Tate & Lyle produces 1.1 million tonnes of sugar a year at its Thames refinery in Silvertown, east London.

It has installed four dedicated biomass boiler houses supplying 70% of the refinery’s energy requirements.

These boilers use biomass (wheat husks) purchased and stored in biomass-fuel-storage silos.

The decision to invest £81 million in a combined heat-and-power plant was made in December 2006 and the boilers became operational in October 2010.

Under the EU Directive on promoting the use of energy from renewable sources (2009/28/EC), the UK is obliged to encourage greater electricity consumption from renewable-energy sources.

The Renewable Obligations Order 2002 was introduced as a means of stimulating licensed electricity suppliers in England and Wales to source an increasing proportion of electricity from renewable sources.

From 1 April 2009, the obligation changed from a percentage of electricity supplied to an obligation to present sufficient renewable obligations certificates (ROCs).

As part of the Energy Review in 2006, the government decided to promote the development of the more expensive renewable technologies. Different technologies were allocated different rates of ROC per MWh through a banding system.

The 2009 change also gave the secretary of state powers to carry out an early review of any particular bands at any time.

Tate & Lyle initiated judicial review (R (on the application of Tate & Lyle Industries Limited) v Secretary of State for Energy and Climate Change) on the basis that the original banding allocation had been maintained and aggravated through the early review.

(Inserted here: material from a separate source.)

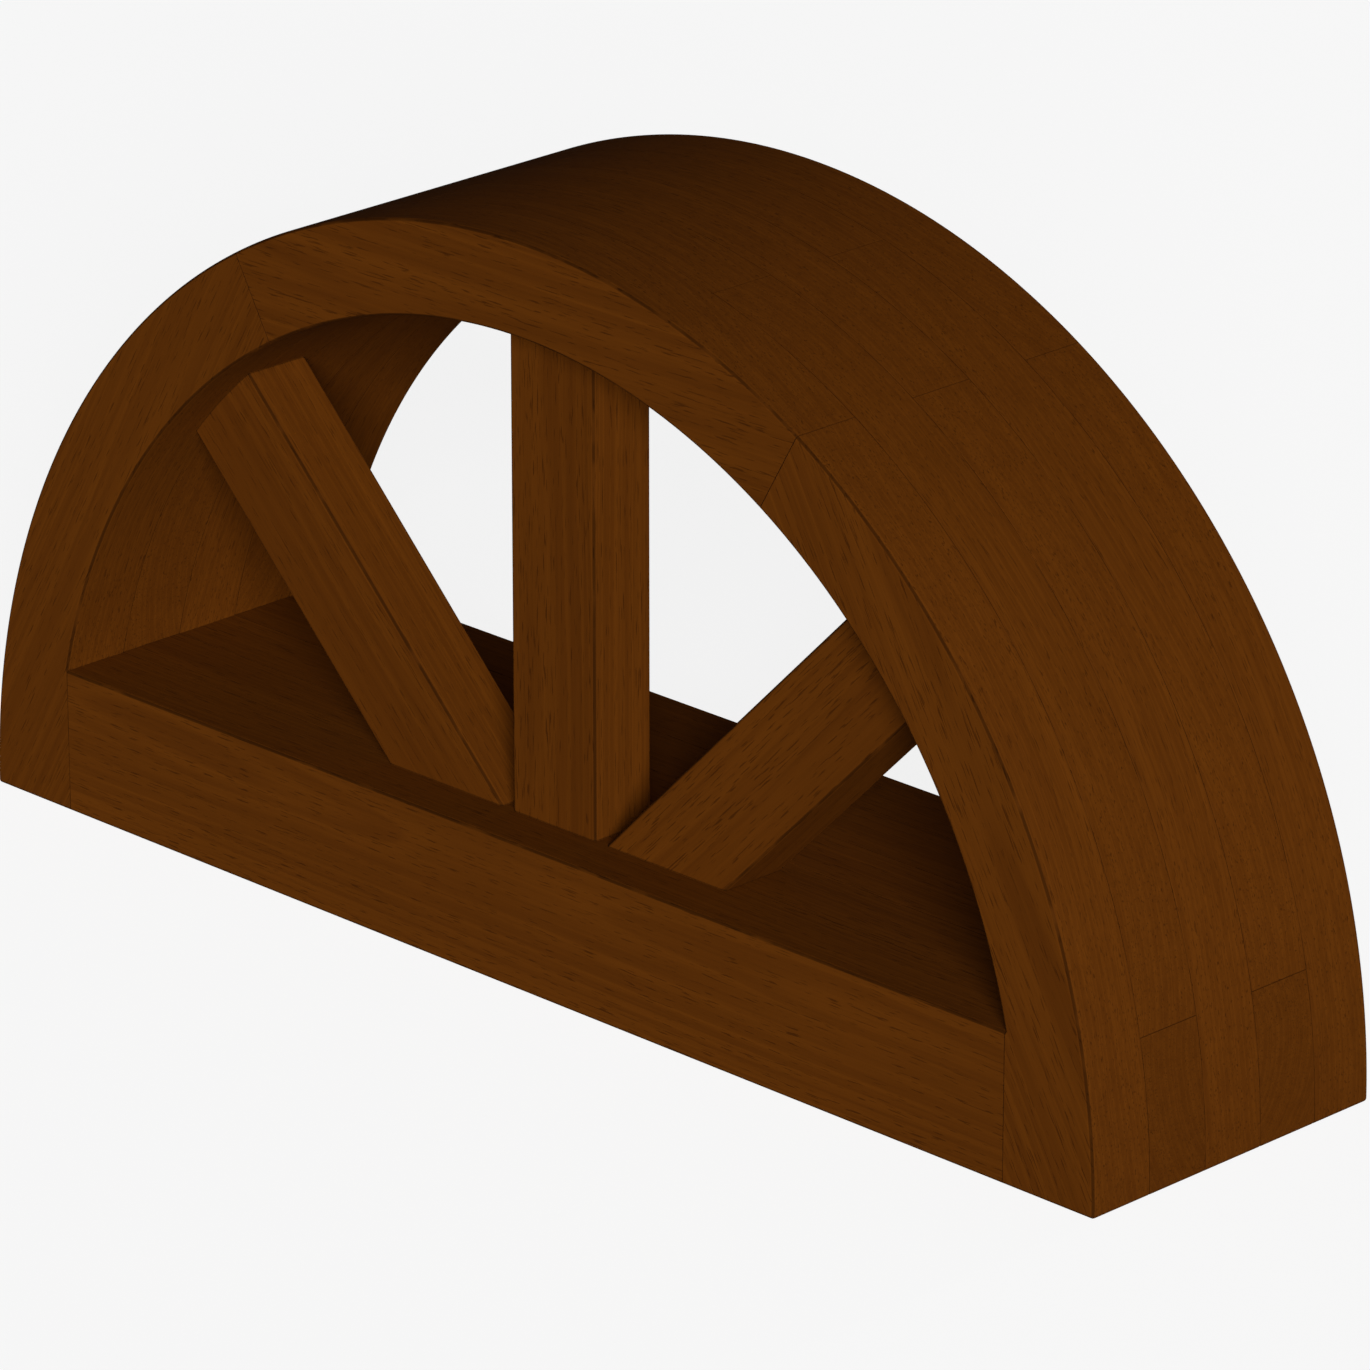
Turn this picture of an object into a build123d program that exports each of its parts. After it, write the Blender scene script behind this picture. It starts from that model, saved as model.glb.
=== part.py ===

Consequently, unlike those who had not been subjected to an early review, it was losing a claimed £1.5 million a year and was being deprived of appropriate subsidies.

The High Court ruled, however, that the secretary of state had not acted unfairly or in a discriminatory manner in using updated costs data in his analysis.

According to Lord Justice Moses, the critical question was whether the secretary of state was entitled to take into account the reality of higher wholesale electricity prices when carrying out the early review of the level of subsidy granted to the claimant pursuant to the 2002 Order.

This appears to be the first High Court decision in this field of law and contains some significant conclusions on principle.

While the decision would appear to be discriminatory, Moses LJ noted that the secretary of state was also obliged under competition law to avoid over-subsidisation.

Here, discrimination and state aid appeared to be irreconcilable.